Она испытующе посмотрела мне в глаза и спросила:

– Вы помните, что написал Сервантес, представляя свою книгу читателю?

– К сожалению, нет, не помню.

– А я напомню вам. Он рассказывает о том, как однажды пошел на базар и увидел продавца шелка, который заворачивал товар в листы рукописи, написанной на арабском языке. Сервантес купил эту рукопись за бесценок, принес домой и передал мавру для перевода. Это и оказалось рукописью "Дон Кихота". Поняли?

Я кивнул: мол, понял.

– Как вы думаете, для чего Сервантес придумал эту историю? А для того, — сказала она, не дождавшись моих соображений, — чтобы власть поняла, что он к авторству этой книги не имеет никакого отношения. Но это не все. Сам автор с самого начала сообщает нам, что его герой, Дон Кихот Ламанчский, страдает безумием. Он говорит всем и каждому, в том числе святой инквизиции: не обращайте внимания на то, что говорит этот человек, он — безумец. Сервантес таким образом дважды "отказывается" от Дон Кихота: не он писал, и герой — сумасшедший. Понимаете?

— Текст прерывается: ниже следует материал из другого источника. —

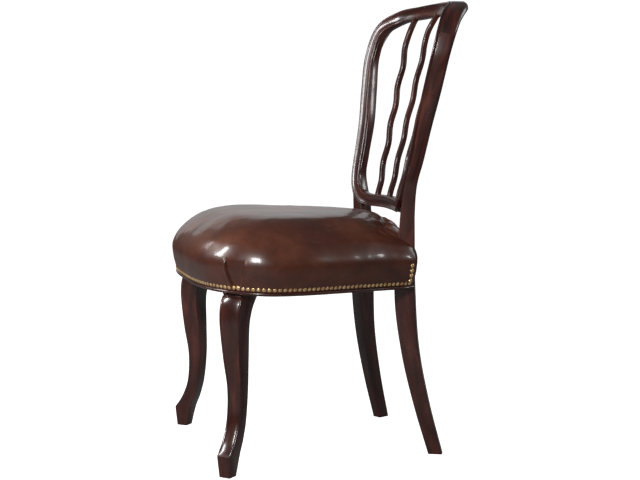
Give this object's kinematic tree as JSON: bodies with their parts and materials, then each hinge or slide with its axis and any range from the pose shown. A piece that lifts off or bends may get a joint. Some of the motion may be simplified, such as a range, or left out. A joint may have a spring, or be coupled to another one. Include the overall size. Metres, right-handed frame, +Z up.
{
  "type": "side chair",
  "caption": "Side chair with a bowed, shield shaped open back, wavy upright splats, a domed nailed leather seat and square cabriole front legs",
  "frame": {"origin": "middle of the outer box, on the floor", "axes": "+X the sitter's left, +Y the back of the chair, +Z up"},
  "size_m": [0.5808, 0.618, 0.9796],
  "materials": {
    "polished_wood": "glossy",
    "plain_wood": "matte",
    "seat_leather": "glossy",
    "stuffing": "matte",
    "webbing": "matte",
    "black_cloth": "matte",
    "screw_steel": "satin",
    "nail_brass": "satin"
  },
  "bodies": {
    "root": {"corner_block_front_left": "plain_wood", "corner_block_front_right": "plain_wood", "corner_block_rear_left": "plain_wood", "corner_block_rear_right": "plain_wood", "crest_rail": "polished_wood", "dust_cover": "black_cloth", "edge_bead_front": "polished_wood", "edge_bead_left": "polished_wood", "edge_bead_right": "polished_wood", "front_leg_left": "polished_wood", "front_leg_right": "polished_wood", "front_seat_rail": "plain_wood", "leather_cover": "seat_leather", "lower_back_rail": "polished_wood", "rear_post_left": "polished_wood", "rear_post_right": "polished_wood", "rear_seat_rail": "plain_wood", "screw_front_left_1": "screw_steel", "screw_front_left_2": "screw_steel", "screw_front_right_1": "screw_steel", "screw_front_right_2": "screw_steel", "screw_rear_left_1": "screw_steel", "screw_rear_left_2": "screw_steel", "screw_rear_right_1": "screw_steel", "screw_rear_right_2": "screw_steel", "seat_padding": "stuffing", "side_seat_rail_left": "plain_wood", "side_seat_rail_right": "plain_wood", "splat_centre": "polished_wood", "splat_left": "polished_wood", "splat_right": "polished_wood", "webbing_strap_cross_1": "webbing", "webbing_strap_cross_2": "webbing", "webbing_strap_cross_3": "webbing", "webbing_strap_deep_1": "webbing", "webbing_strap_deep_2": "webbing", "webbing_strap_deep_3": "webbing"}
  },
  "joints": []
}
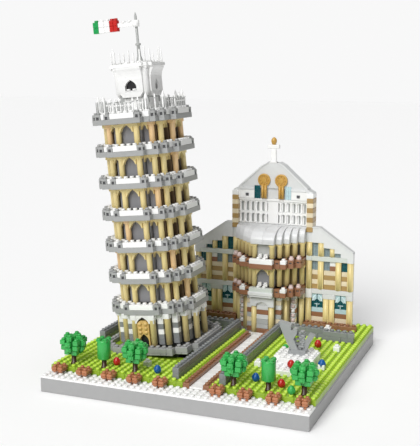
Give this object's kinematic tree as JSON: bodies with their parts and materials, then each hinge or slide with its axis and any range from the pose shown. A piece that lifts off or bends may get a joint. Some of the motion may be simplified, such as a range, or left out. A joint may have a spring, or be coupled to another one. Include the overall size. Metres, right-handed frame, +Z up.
{
  "type": "miniature landmark model",
  "caption": "Tabletop micro-brick model of a leaning round bell tower beside a cathedral front, with lawns, walls, trees, planters and a fountain on a square studded slab.",
  "frame": {"origin": "centre of the flat underside of the base slab", "axes": "+X to the right seen from the front, +Y towards the cathedral at the back, +Z up"},
  "size_m": [0.1631, 0.16, 0.2174],
  "materials": {
    "white_brick": "moulded plastic",
    "lime_brick": "moulded plastic",
    "brown_brick": "moulded plastic",
    "copper_brick": "moulded plastic",
    "green_brick": "moulded plastic",
    "grey_brick": "moulded plastic",
    "gold_brick": "moulded plastic",
    "light_grey_brick": "moulded plastic",
    "flag_brick": "moulded plastic",
    "tan_brick": "moulded plastic"
  },
  "bodies": {
    "model": {"apse_band_lower": "brown_brick", "apse_band_upper": "brown_brick", "apse_gallery_lower": "tan_brick", "apse_gallery_upper": "tan_brick", "apse_ground_floor": "tan_brick", "apse_half_dome": "white_brick", "base_slab": "white_brick", "belfry": "white_brick", "border_row_left": "brown_brick", "border_row_right": "brown_brick", "cathedral_wing_left": "tan_brick", "cathedral_wing_right": "tan_brick", "fountain_basin": "white_brick", "fountain_sculpture": "light_grey_brick", "gable_cross": "white_brick", "garden_wall_left": "grey_brick", "garden_wall_right": "grey_brick", "lawn_left": "lime_brick", "lawn_right": "lime_brick", "mast": "light_grey_brick", "nave_colonnade": "white_brick", "nave_wall": "light_grey_brick", "path": "white_brick", "path_edging_left": "brown_brick", "path_edging_right": "brown_brick", "planter_1": "copper_brick", "planter_2": "copper_brick", "planter_3": "copper_brick", "planter_4": "copper_brick", "planter_5": "copper_brick", "planter_6": "copper_brick", "planter_7": "copper_brick", "planter_8": "copper_brick", "planter_9": "copper_brick", "rose_window_left": "gold_brick", "rose_window_right": "gold_brick", "tower_arcade_1": "tan_brick", "tower_arcade_2": "tan_brick", "tower_arcade_3": "tan_brick", "tower_arcade_4": "tan_brick", "tower_arcade_5": "tan_brick", "tower_arcade_6": "tan_brick", "tower_balustrade": "white_brick", "tower_door": "gold_brick", "tower_foot": "light_grey_brick", "tower_gallery_1": "light_grey_brick", "tower_gallery_2": "light_grey_brick", "tower_gallery_3": "light_grey_brick", "tower_gallery_4": "light_grey_brick", "tower_gallery_5": "light_grey_brick", "tower_gallery_6": "light_grey_brick", "tower_gallery_7": "light_grey_brick", "tower_ground_floor": "tan_brick", "tree_left_1": "green_brick", "tree_left_2": "green_brick", "tree_left_3": "green_brick", "tree_right_1": "green_brick", "tree_right_2": "green_brick", "tree_right_3": "green_brick"},
    "flag_body": {"flag": "flag_brick"}
  },
  "joints": [
    {"name": "flag_swivel", "type": "hinge", "parent": "model", "child": "flag_body", "pos_m": [-0.05408, -0.002, 0.21048], "axis": [-0.0958, 0, 0.9954], "continuous": true}
  ]
}
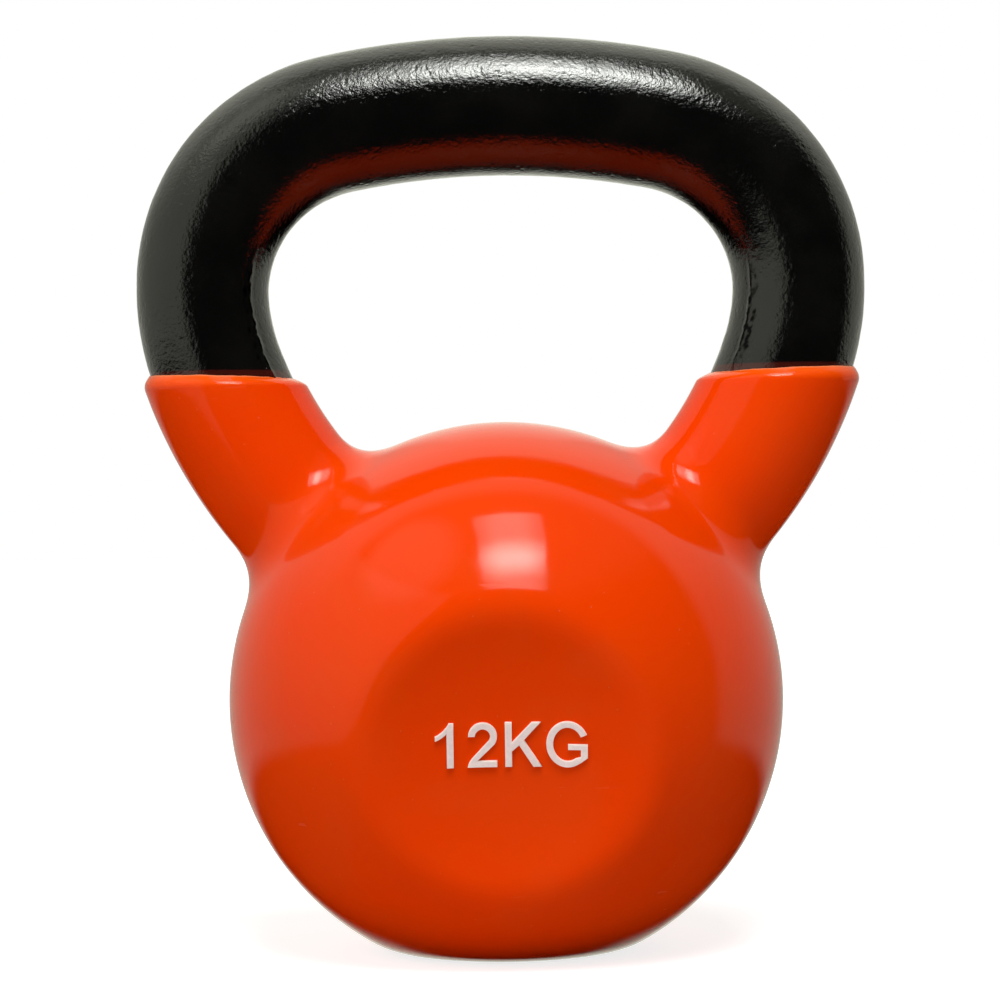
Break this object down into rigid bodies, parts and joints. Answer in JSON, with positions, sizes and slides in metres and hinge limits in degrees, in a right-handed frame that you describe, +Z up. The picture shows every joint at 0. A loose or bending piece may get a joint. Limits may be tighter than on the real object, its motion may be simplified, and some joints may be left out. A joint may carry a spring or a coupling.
{
  "type": "kettlebell",
  "caption": "Cast iron kettlebell with a black enamelled loop handle and a glossy vinyl-dipped bell, dished on both faces, with its weight in raised figures.",
  "frame": {"origin": "bottom centre of the bounding box, which is the centre of the flat resting base", "axes": "+Z up from the base through the handle, +X along the handle from horn to horn, -Y out of the face that carries the weight mark"},
  "size_m": [0.1886, 0.1326, 0.2362],
  "materials": {
    "iron": "matte",
    "enamel": "satin",
    "vinyl": "gloss",
    "mark_paint": "satin"
  },
  "bodies": {
    "root": {"iron_casting": "iron", "handle_enamel": "enamel", "vinyl_sleeve": "vinyl", "figure_1": "mark_paint", "figure_2": "mark_paint", "letter_k": "mark_paint", "letter_g": "mark_paint"}
  },
  "joints": []
}
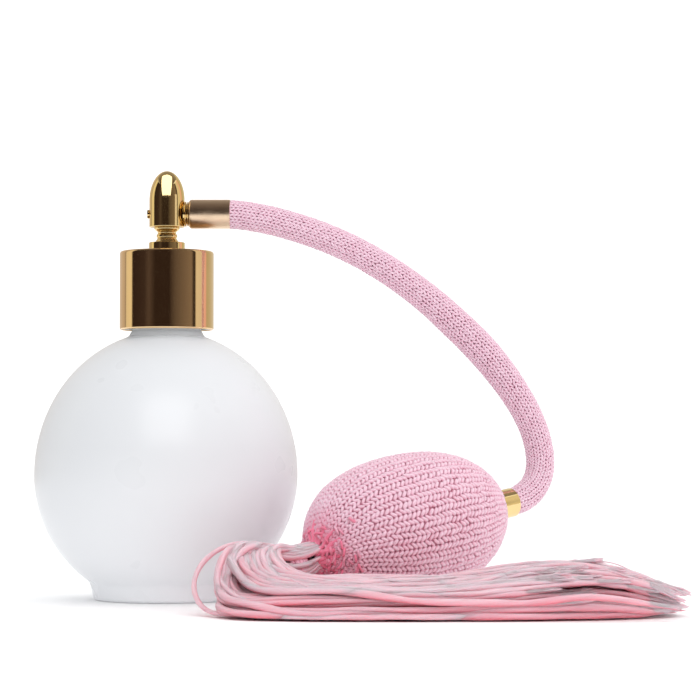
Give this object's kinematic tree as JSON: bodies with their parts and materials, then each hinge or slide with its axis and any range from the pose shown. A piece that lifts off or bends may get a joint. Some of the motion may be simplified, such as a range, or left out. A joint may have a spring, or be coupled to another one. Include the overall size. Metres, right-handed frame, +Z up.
{
  "type": "perfume atomizer bottle",
  "caption": "Round opal-glass scent bottle with a screw-on metal sprayer, knitted hose, netted squeeze bulb and a silky tassel.",
  "frame": {"origin": "centre of the bottle's flat base, on the surface that it stands on", "axes": "+Z up the bottle's axis, +X along the side arm towards the hose and the bulb, +Y away from the tassel"},
  "size_m": [0.1913, 0.1363, 0.1282],
  "materials": {
    "opal_glass": "semi-gloss opal white",
    "gold_metal": "polished, warm gold",
    "white_plastic": "satin",
    "clear_plastic": "translucent",
    "seal_rubber": "matte",
    "bulb_rubber": "matte",
    "steel": "polished",
    "pink_knit": "lustrous knitted yarn",
    "pink_strands": "silky loose strands"
  },
  "bodies": {
    "bottle": {"bottle_body": "opal_glass", "bottle_neck": "opal_glass"},
    "rim_seal": {"neck_gasket": "seal_rubber"},
    "sprayer_base": {"stem": "white_plastic", "seat_disc": "gold_metal", "dip_tube": "clear_plastic", "head_o_ring": "seal_rubber"},
    "collar": {"collar_shell": "gold_metal", "collar_insert": "white_plastic"},
    "spray_head": {"spray_head": "gold_metal", "jet_tube": "gold_metal", "nozzle_tip": "gold_metal", "side_nipple": "gold_metal", "hose_ferrule": "gold_metal", "hose_tube": "bulb_rubber", "hose_braid": "pink_knit", "bulb_ferrule": "gold_metal", "bulb_connector": "white_plastic", "outlet_valve_stop": "white_plastic", "rubber_bulb": "bulb_rubber", "bulb_net": "pink_knit", "inlet_valve_body": "steel", "inlet_valve_stop": "white_plastic", "tassel_knot": "pink_strands", "tassel": "pink_strands"},
    "outlet_ball": {"outlet_valve_ball": "steel"},
    "inlet_ball": {"inlet_valve_ball": "steel"}
  },
  "joints": [
    {"name": "lift_out", "type": "slide", "parent": "bottle", "child": "rim_seal", "axis": [0, 0, 1], "range_m": [0, 0.1]},
    {"name": "unscrew_rise", "type": "slide", "parent": "rim_seal", "child": "sprayer_base", "axis": [0, 0, 1], "range_m": [0, 0.0045]},
    {"name": "collar_turn", "type": "hinge", "parent": "sprayer_base", "child": "collar", "pos_m": [0, 0, 0.09], "axis": [0, 0, 1], "range_deg": [0, 540]},
    {"name": "head_swivel", "type": "hinge", "parent": "sprayer_base", "child": "spray_head", "pos_m": [0, 0, 0.112], "axis": [0, 0, 1], "continuous": true},
    {"name": "bulb_squeeze", "type": "slide", "parent": "spray_head", "child": "outlet_ball", "axis": [0.7783, 0.6081, 0.1564], "range_m": [0, 0.001], "deforming": ["rubber_bulb", "bulb_net"]},
    {"name": "inlet_lift", "type": "slide", "parent": "spray_head", "child": "inlet_ball", "axis": [0.7783, 0.6081, 0.1564], "range_m": [0, 0.001]}
  ],
  "couplings": [
    {"joint": "unscrew_rise", "follows": "collar_turn", "m_per_rad": 0.00047746}
  ]
}
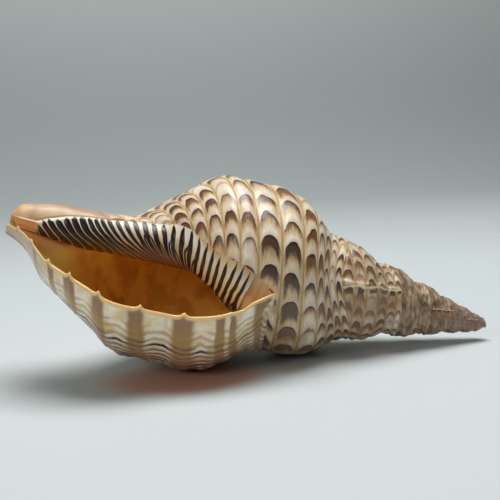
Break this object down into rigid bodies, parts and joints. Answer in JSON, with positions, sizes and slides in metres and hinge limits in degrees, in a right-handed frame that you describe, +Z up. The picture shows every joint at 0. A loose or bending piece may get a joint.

Да, понимаю. И поняв, еще раз поразился тому, насколько сильные мира сего опасались писателей и какая же сила заключена в фиксированных на бумаге словах. Можно прочертить совершенно прямую линию от Новикова и Радищева до Кольцова и Булгакова. Можно провести не менее прямую линию от инквизиции Торквемады — через ЧК Дзержинского — и прямиком к торжественному сжиганию книг в нацистской Германии, организованному Геббельсом. Для них писатель был личностью опасной, не только развращающей мозги, но и, что хуже, будящей их, заставляющей людей думать и, следовательно, сомневаться.

Нет большего памятника силе написанного слова, нет большего подтверждения опасения этого слова со стороны власти, в особенности репрессивной, — чем советский самиздат. Вдумайтесь: человека могли отправить в лагерь, посадить в тюрьму, запихнуть в "психушку", наконец, расстрелять за то лишь, что он перепечатывал в шести экземплярах (машинка больше не брала) какой-то текст, например "1984" Джорджа Оруэлла. Но это было в "просвещенном" ХХ веке. А что могли сотворить с неугодным автором и тайным читателем его произведений веке в ХVI– XVII?

Сервантес объявил Дон Кихота безумцем, чтобы его слова, полные справедливого гнева, всерьез не принимались властью — как светской, так и религиозной.

Радищева сама Екатерина II объявила сумасшедшим за "Путешествие из Петербурга в Москву". Разве можно было простить человеку слова: "Я взглянул окрест меня — душа моя страданиями человеческими уязвлена стала". Не догадался Александр Николаевич написать, что эти слова принадлежали полоумному шуту.

Да и сообрази Петр Яковлевич Чаадаев написать, что рукопись "Философических писем" он обнаружил у иноземного торговца на базаре, не объявил бы его сумасшедшим Николай I.

Возвращаюсь к сказанному: поразительно, как боится власть, в особенности репрессивная, написанного слова. Ведь читают не все, читает меньшинство, а уж книги, такие как "Дон Кихот", на самом деле читают немногие (точнее, единицы); в ХVI веке грамотных можно было сосчитать на пальцах одной руки... ну, ладно, преувеличил, но таковых было крайне мало. Народ читать такие произведения не мог. Но мудрый Сервантес на всякий случай отрекся от какого-либо авторства этой книги, написанной никому не известным арабом. Тогда, пять веков тому назад, ему это удалось. Сегодня, когда хай-тек легко проникает даже в наши самые интимные тайны, никаких шансов у него не было бы.